Sur le plan juridique, tout l’enjeu tourne autour de l’«appartenance à un certain groupe social» évoquée par la Convention de Genève de 1951 relative au statut de réfugié comme un des motifs de persécution pouvant déboucher sur la reconnaissance de la qualité de réfugié·e. Ce motif a été longtemps considéré comme moins évident que les «opinions politiques», la «nationalité», ou la «religion». Il est probable qu’en 1951, le «groupe social» visé était celui des classes bourgeoises fuyant le communisme. Toujours est-il que l’indéfinition de la notion permet de faire évoluer la Convention pour mieux prendre en compte les conceptions plus récentes en matière de droits humains.
Cette notion a permis de protéger des personnes victimes, dans leur pays d’origine, de persécutions liées au genre: on pense notamment aux personnes homosexuelles, aux femmes et fillettes craignant des mutilations génitales, ou encore des femmes s’opposant au mariage forcé – pour citer trois des principaux groupes sociaux reconnus dans certains pays d’origine par la jurisprudence de la plupart des États membres de l’Union européenne, et aussi de la Suisse.

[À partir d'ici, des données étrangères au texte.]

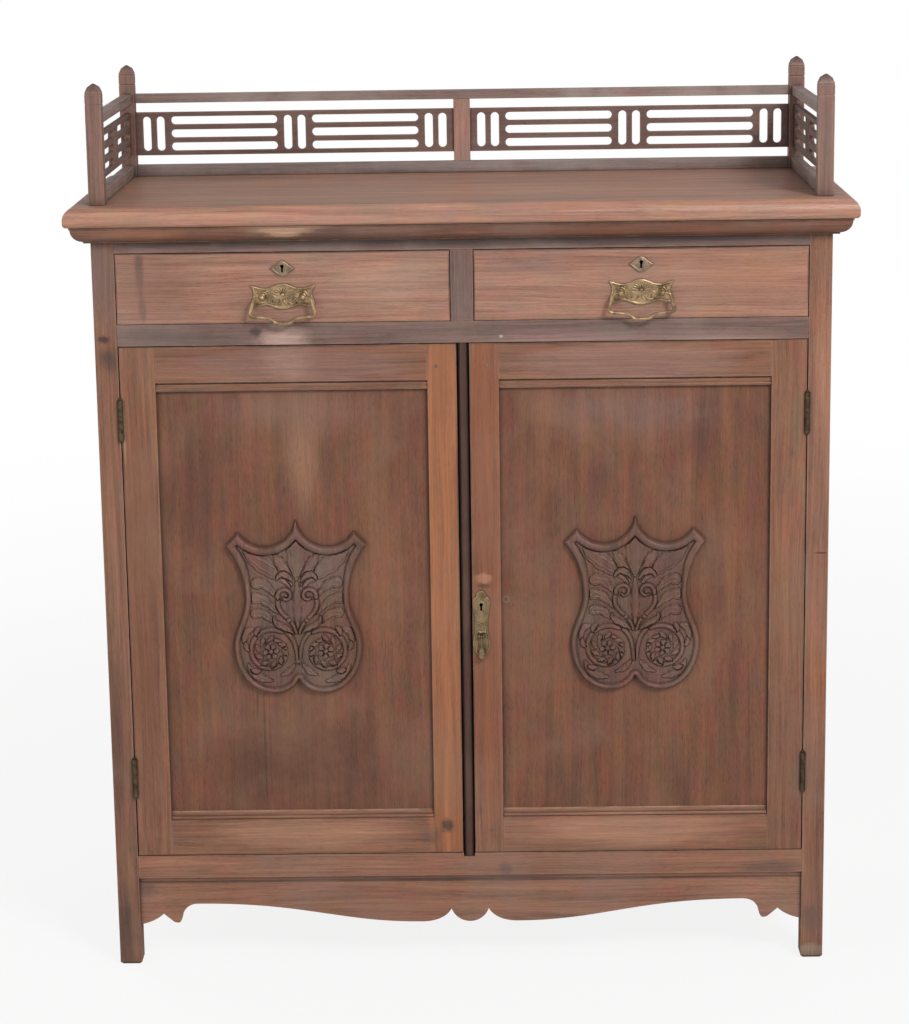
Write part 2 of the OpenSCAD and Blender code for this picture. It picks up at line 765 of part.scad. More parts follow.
// Rails and frets of the gallery enter the corner posts with these ends, at the right
module gallery_ends_x(gap = 0) {
    for (z = gallery_rail_z)
        tenon_x(x_post - post_w / 2, 1, y_posts[1], z[0], z[1], gap, gallery_tenon_l, gallery_shoulder);
    block([x_post - post_w / 2 - bite, y_posts[1] - fret_t / 2 - gap, z_fret - gap],
          [x_post - post_w / 2 + fret_tongue + (gap > 0 ? end_gap : 0), y_posts[1] + fret_t / 2 + gap,
           z_fret + fret_h + gap]);
}
module gallery_ends_y(y, dir, gap = 0) {
    for (z = gallery_rail_z)
        tenon_y(y, dir, x_post, z[0], z[1], gap, gallery_tenon_l, gallery_shoulder);
    far = y + dir * (fret_tongue + (gap > 0 ? end_gap : 0));
    block([x_post - fret_t / 2 - gap, min(y - dir * bite, far), z_fret - gap],
          [x_post + fret_t / 2 + gap, max(y - dir * bite, far), z_fret + fret_h + gap]);
}
module gallery_corner_posts() color(wood) both_sides() difference() {
    for (y = y_posts) translate([x_post, y, z_top]) {
        intersection() {
            run_y(-post_w / 2, post_w / 2) post_face();
            run_x(-post_w / 2, post_w / 2) post_face();
        }
        translate([0, 0, -dowel_l]) cylinder(r = dowel_r, h = dowel_l + bite);
    }
    gallery_ends_x(fit);
    gallery_ends_y(y_posts[0] + post_w / 2, -1, fit);
    gallery_ends_y(y_posts[1] - post_w / 2, 1, fit);
}
module gallery_back_rails() color(wood) difference() {
    union() {
        for (z = gallery_rail_z)
            block([-x_post + post_w / 2, y_posts[1] - gallery_rail_t / 2, z[0]],
                  [x_post - post_w / 2, y_posts[1] + gallery_rail_t / 2, z[1]]);
        both_sides() for (z = gallery_rail_z)
            tenon_x(x_post - post_w / 2, 1, y_posts[1], z[0], z[1], 0, gallery_tenon_l, gallery_shoulder);
    }
    centre_post_stubs(fit);
}
module centre_post_stubs(gap = 0) {
    z0 = gallery_rail_z[0][1] - gallery_stub_l;
    z1 = gallery_rail_z[1][0] + gallery_stub_l;
    block([-mid_post_w / 4 - gap, y_posts[1] - fret_t / 2 - gap, z0 - gap],
          [mid_post_w / 4 + gap, y_posts[1] + fret_t / 2 + gap, z1 + gap]);
}
module gallery_centre_post() color(wood) difference() {
    union() {
        block([-mid_post_w / 2, y_posts[1] - gallery_rail_t / 2, gallery_rail_z[0][1]],
              [mid_post_w / 2, y_posts[1] + gallery_rail_t / 2, gallery_rail_z[1][0]]);
        centre_post_stubs();
    }
    both_sides()
        block([mid_post_w / 2 - fret_tongue - end_gap, y_posts[1] - fret_t / 2 - fit, z_fret - fit],
              [mid_post_w / 2 + bite, y_posts[1] + fret_t / 2 + fit, z_fret + fret_h + fit]);
}
module gallery_side_rails() color(wood) both_sides() for (z = gallery_rail_z) {
    block([x_post - gallery_rail_t / 2, y_posts[0] + post_w / 2, z[0]],
          [x_post + gallery_rail_t / 2, y_posts[1] - post_w / 2, z[1]]);
    tenon_y(y_posts[0] + post_w / 2, -1, x_post, z[0], z[1], 0, gallery_tenon_l, gallery_shoulder);
    tenon_y(y_posts[1] - post_w / 2, 1, x_post, z[0], z[1], 0, gallery_tenon_l, gallery_shoulder);
}

// Sum of the first i values of a list
function before(list, i) = i == 0 ? 0 : list[i - 1] + before(list, i - 1);
// Slot with round ends, centred, its long side along the second direction
module slot(l) {
    square([slot_w, l - slot_w], center = true);
    for (s = [-1, 1]) translate([0, s * (l - slot_w) / 2]) circle(slot_w / 2);
}
// Face of a fret: U is an upright pair of slots and L is three long ones, one over the other
module fret_face(clear, groups) {
    n = len(groups);
    pair_w = 2 * slot_w + pair_gap;
    pairs = before([for (g = groups) g == "U" ? 1 : 0], n);
    long_l = (clear - 2 * fret_margin - pairs * pair_w - (n - 1) * group_gap) / (n - pairs);
    widths = [for (g = groups) (g == "U" ? pair_w : long_l) + group_gap];
    long_pitch = (slot_l - slot_w) / 2;
    difference() {
        translate([-fret_tongue, 0]) square([clear + 2 * fret_tongue, fret_h]);
        for (i = [0 : n - 1]) translate([fret_margin + before(widths, i), fret_h / 2])
            if (groups[i] == "U") {
                for (x = [slot_w / 2, pair_w - slot_w / 2]) translate([x, 0]) slot(slot_l);
            } else {
                for (k = [-1 : 1]) translate([long_l / 2, k * long_pitch]) rotate(90) slot(long_l);
            }
    }
}
module gallery_back_frets() color(wood) both_sides()
    translate([mid_post_w / 2, y_posts[1], z_fret]) run_y(-fret_t / 2, fret_t / 2)
        fret_face(x_post - post_w / 2 - mid_post_w / 2, ["U", "L", "U", "L", "U"]);
module gallery_side_frets() color(wood) both_sides()
    translate([x_post, y_posts[0] + post_w / 2, z_fret]) run_x(-fret_t / 2, fret_t / 2)
        fret_face(y_posts[1] - y_posts[0] - post_w, ["L", "U", "L"]);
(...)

Les autorités et juridictions se montraient en revanche réticentes, et c’est un euphémisme, à franchir le pas d’une reconnaissance d’un groupe social des femmes. Celles-ci se heurtaient à l’exigence, très puissante dans la pratique suisse en particulier, de démontrer l’existence d’une persécution plus forte que la moyenne de la population. Or, comment admettre que les femmes puissent être perçues comme «différentes» par une «société environnante» dont elles font ellesmêmes partie pour moitié? Les personnes homosexuelles, les femmes s’opposant à l’excision ou au mariage forcé étant minoritaires au sein de la société, elles sont plus facilement perçues comme différentes, y compris par les autres femmes.C’est là où la CJUE fait un raisonnement nouveau et décisif. Celle-ci admet que les discriminations ou persécutions visant la part féminine de la population participent de sa marginalisation et permettent de la constituer en groupe social au sens de la Convention. Voilà qui permet la généralisation. Comme l’affirme la Cour, grâce à cette approche et «en fonction des conditions prévalant dans le pays d’origine, peuvent être considérées comme appartenant à ’un certain groupe social’ [...] les femmes de ce pays dans leur ensemble» (§62 de l’arrêt).

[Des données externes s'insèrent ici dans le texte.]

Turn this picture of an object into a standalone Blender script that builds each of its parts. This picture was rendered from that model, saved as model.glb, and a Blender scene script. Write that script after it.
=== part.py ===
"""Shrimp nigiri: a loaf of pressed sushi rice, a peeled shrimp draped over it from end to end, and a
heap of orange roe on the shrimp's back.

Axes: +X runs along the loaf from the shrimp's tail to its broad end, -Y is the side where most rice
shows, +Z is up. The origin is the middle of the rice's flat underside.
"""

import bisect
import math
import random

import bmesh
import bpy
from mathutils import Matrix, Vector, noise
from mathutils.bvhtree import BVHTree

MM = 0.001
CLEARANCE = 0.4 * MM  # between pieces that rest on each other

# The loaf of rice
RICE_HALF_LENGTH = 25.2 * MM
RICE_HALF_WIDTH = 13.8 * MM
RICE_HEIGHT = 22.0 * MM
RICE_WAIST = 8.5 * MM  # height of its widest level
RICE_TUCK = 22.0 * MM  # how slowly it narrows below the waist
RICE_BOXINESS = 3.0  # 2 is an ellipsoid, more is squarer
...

Au regard de la pratique qui prévalait jusqu’à aujourd’hui, c’est une révolution. Désormais, les «femmes dans leur ensemble», originaires d’un pays au sein duquel elles auront été reconnues comme faisant partie d’un groupe social, pourront prétendre à la qualité de réfugié au sens de la Convention de 1951 lorsqu’elles sont persécutées en raison de leur genre. Cela devra être le cas si elles sont exposées, en raison de leur sexe, à des violences physiques ou psychologiques, y compris des violences sexuelles et domestiques.
Avec cette nouvelle analyse de la CJUE, les femmes victimes de violences et risquant le féminicide ou d’autres formes de violences devraient pouvoir prétendre à l’octroi d’une protection du seul fait d’être une femme, même en l’absence d’autre motif de persécution.
La Suisse devant aussi tenir compte de la jurisprudence de la CJUE, il s’agira donc de s’appuyer sur cet arrêt pour que le Secrétariat d’État aux migrations et le Tribunal administratif fédéral adaptent leur pratique. Cela tombe à pic au moment où l’on débat de la protection à apporter aux femmes afghanes: celles-ci étant clairement discriminées, voire persécutées par les autorités de leur pays d’origine, elles peuvent désormais prétendre au statut de réfugiée.
L’arrêt de la CJUE devrait aussi permettre de faciliter la protection pour les femmes victimes de violences privées. En théorie du moins: il restera difficile pour elles d’apporter la preuve de l’existence de ces violences, qui, du fait même de leur caractère privé, ne laissent pas de «traces» écrites. Il leur faudra ensuite encore apporter la preuve de l’absence de volonté ou de l’incapacité de leur État d’origine de les protéger contre les violences privées, ce qui n’est pas toujours facile non plus. Reste que ces femmes seront légitimées à demander protection, ce qui n’est pas un petit progrès.
En ces temps où s’accumulent les régressions dans le droit d’asile et en matière de protection des droits humains, nous ne pouvons que nous réjouir de cette avancée. À nous maintenant de nous emparer de cet outil pour faire évoluer la pratique !
1 Arrêt de Grande Chambre du 16 janvier 2024 dans l’affaire C-621/21
2 Ce réseau est composé de La Cimade, Comede (Comité pour la santé des exilés), FASTI (Fédération des associations de solidarité avec tou·te·s les immigré·e·s), Femmes de la Terre, Fédération nationale des CIDFF, FNSF (Fédération nationale solidarité femmes), GISTI (Groupe d’information et de soutien des immigré·e·s), LFID (Ligue des femmes iraniennes pour la démocratie), RAJFIRE (Réseau pour l’autonomie des femmes immigrées et réfugiées).